まみ めも

つむじまがりといわれます

はじめてわかる国語

はじめてわかる国語実家の風呂にはアンパンマンの風呂マットが敷いてある。アンパンマンの大きな顔のまわりにちいさく主要キャラクターが描いてあるそれを見て、息子氏が、バタ(バタ子さん)、おじ(ジャムおじさん)としきりに言う。というのは、そのマットにはあかちゃんマンやクリームパンダはおるくせに(わたしもすっかりヤキがまわってアンパンマンのキャラクターの名前を覚えてしまった)、バタ子さんとジャムおじさんは描いてないのが気にかかる様子。それで、キャラクターの隙間に描いてあるパン工場のイラストを指さして、ジャムおじさんとバタ子さんはそのなかにおるよ、パンをせっせと焼いとるよ、と話したら、それはそれは目をかがやかしてちいさなパン工場の、さらにちいさな窓に顔をぐいと寄せて覗きこんでいる。見える?ときいたら、真剣なまなざしでこちらを振り返りこっくん頷くのですっかり胸がときめいた。以来、息子氏は風呂にはいるその都度バタとおじの所在を確認している。星の王子さまに出てくる、ウワバミにのみこまれた象の話と似たようなことを、実際に経験するとは思わなかった。
はじめてわかる国語は、毎度ながらブックオフ西原理恵子のイラストにつられて買った。

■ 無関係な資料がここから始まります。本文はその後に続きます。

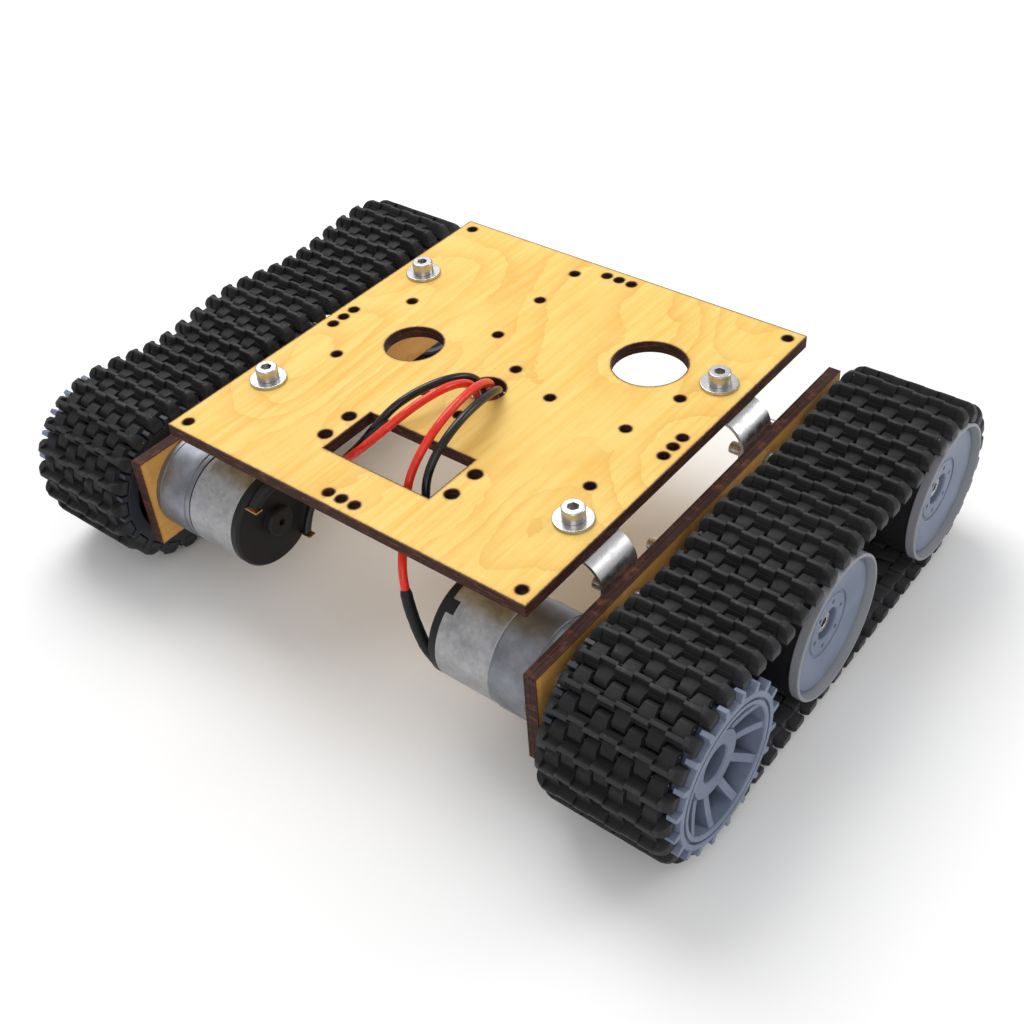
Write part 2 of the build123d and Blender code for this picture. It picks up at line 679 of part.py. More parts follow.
def arc_radii(points):
    """The largest arcs that two neighbouring runs allow, one for each corner of a route."""
    radii = []
    for before, corner, after in zip(points, points[1:], points[2:]):
        turn = (corner - before).get_angle(after - corner)
        shorter = min((corner - before).length, (after - corner).length)
        radii.append(0.45 * shorter / tan(radians(turn) / 2))
    return radii


def rounded_path(points, radii):
    with BuildLine() as line:
        FilletPolyline(*points, radius=radii)
    return line.wire()


def wire_tube(path, outer_r, inner_r=0.0):
    with BuildPart() as tube:
        with BuildSketch(Plane(path @ 0, z_dir=path % 0)):
            Circle(outer_r)
            if inner_r:
                Circle(inner_r, mode=Mode.SUBTRACT)
        sweep(path=path)
    straight_volume = pi * (outer_r**2 - inner_r**2) * path.length
    print(f"  length {path.length:.1f}, volume over straight {tube.part.volume / straight_volume:.4f}")
    return tube.part


bare_ends, sleeves = [], []
for name, route in wire_routes.items():
    points = [Vector(*point) for point in route]
    radii = arc_radii(points)
    print(name, "radii", [round(radius, 1) for radius in radii])
    path = rounded_path(points, radii)
    write(wire_tube(path, wire_r), f"motor_wire_{name}")
    with BuildPart() as bare_end:
        with BuildSketch(Plane(path @ 0, z_dir=-(path % 0))):
            Circle(bare_wire_r)
        extrude(amount=bare_length)
    bare_ends.append(bare_end.solid())
    if name in sleeve_starts:
        start = sleeve_starts[name]
        first = (points[start] + points[start + 1]) / 2
        sleeve_path = rounded_path([first, *points[start + 1:]], radii[start:])
        sleeves.append(wire_tube(sleeve_path, sleeve_r, wire_r + 0.02).solid())
write(Compound(bare_ends), "wire_bare_ends")
write(Compound(sleeves), "wire_sleeves")
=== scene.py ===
"""Looks of the tracked tank chassis. Units are metres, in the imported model's own frame."""
import json
from math import cos, pi, radians, sin, tau

import bmesh
import bpy
from mathutils import Matrix, Vector


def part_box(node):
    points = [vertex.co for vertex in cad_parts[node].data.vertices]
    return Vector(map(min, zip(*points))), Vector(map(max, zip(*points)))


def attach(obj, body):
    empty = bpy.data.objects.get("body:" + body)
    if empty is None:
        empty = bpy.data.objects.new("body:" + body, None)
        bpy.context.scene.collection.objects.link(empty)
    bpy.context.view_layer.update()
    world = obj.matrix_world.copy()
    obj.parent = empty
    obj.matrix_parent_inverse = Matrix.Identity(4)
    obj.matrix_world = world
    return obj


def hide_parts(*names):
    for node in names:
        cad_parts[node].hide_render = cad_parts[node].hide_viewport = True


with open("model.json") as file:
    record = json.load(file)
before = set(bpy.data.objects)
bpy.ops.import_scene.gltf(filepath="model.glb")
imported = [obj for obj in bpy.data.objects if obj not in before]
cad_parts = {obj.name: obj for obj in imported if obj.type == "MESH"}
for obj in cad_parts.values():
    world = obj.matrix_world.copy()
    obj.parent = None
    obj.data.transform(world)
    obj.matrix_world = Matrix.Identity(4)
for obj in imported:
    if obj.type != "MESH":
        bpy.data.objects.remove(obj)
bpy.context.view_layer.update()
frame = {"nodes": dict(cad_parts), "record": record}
MM = 0.001
RECORD = frame["record"]
SIDES = ("left", "right")
AXLES = {joint["name"]: joint["pos_m"] for joint in RECORD["behaviour"]["joints"]}


# ---- camera, floor and light ----
def add_camera():
    camera = bpy.data.objects.new("camera", bpy.data.cameras.new("camera"))
    right = Vector((0.78568, 0.61566, -0.06058))
    up = Vector((-0.36954, 0.54560, 0.75217))
    turn = Matrix((right, up, right.cross(up))).transposed()
    camera.matrix_world = Matrix.Translation((0.22993, -0.26109, 0.30988)) @ turn.to_4x4()
    camera.data.lens = 48.02
    camera.data.sensor_width = 36.0
    camera.data.clip_start = 0.01
    bpy.context.scene.collection.objects.link(camera)
    bpy.context.scene.camera = camera


def add_floor():
    bpy.ops.mesh.primitive_plane_add(size=12.0)
    floor = bpy.context.object
    floor.name = "floor"
    finish, shader = new_material("floor_pale")
    shader.inputs["Base Color"].default_value = (0.93, 0.93, 0.93, 1)
    shader.inputs["Roughness"].default_value = 0.9
    floor.data.materials.append(finish)


def add_area_light(name, at, size, power):
    """Soft square light that faces the chassis."""
    light = bpy.data.objects.new(name, bpy.data.lights.new(name, "AREA"))
    light.data.size = size
    light.data.energy = power
    light.location = at
    light.rotation_euler = (Vector((0, 0, 0.03)) - Vector(at)).to_track_quat("-Z", "Y").to_euler()
    bpy.context.scene.collection.objects.link(light)


def add_lights():
    world = bpy.data.worlds.new("studio")
    world.use_nodes = True
    world.node_tree.nodes["Background"].inputs["Color"].default_value = (1, 1, 1, 1)
    world.node_tree.nodes["Background"].inputs["Strength"].default_value = 0.62
    bpy.context.scene.world = world
    bpy.context.scene.view_settings.view_transform = "Standard"
    add_area_light("key", (-0.55, 0.35, 1.0), 0.8, 9)
    add_area_light("fill", (0.6, -0.9, 0.7), 0.7, 2.5)
    add_area_light("rim", (0.7, 0.9, 0.6), 0.5, 2.5)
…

といっても、サイバラ氏のことは、学生のときに研究室に誰かしらが買ってきた週刊の漫画雑誌にのっていたのをときどき拾い読んだぐらいで、書きなぐったようなへたくそな絵にやたらリアルでかなしいエピソードという印象しかない。それで、読んでみたら、サイバラ氏のイラストというのは本文度外視で自由に書きなぐってあって、一般人を一船人と誤字ってあったりするのでやられたとおもった。著者の清水義範というひとは、かつて谷崎の文章読本に影響を受けて、伝わりやすい文章を書くように心がけているということだったが、一方でイラストのサイバラ氏はちっとも伝わりやすさなんてことを考えないで、その伝わりにくさを含めて自分をさらけだしている。そのバランスがおもしろかった。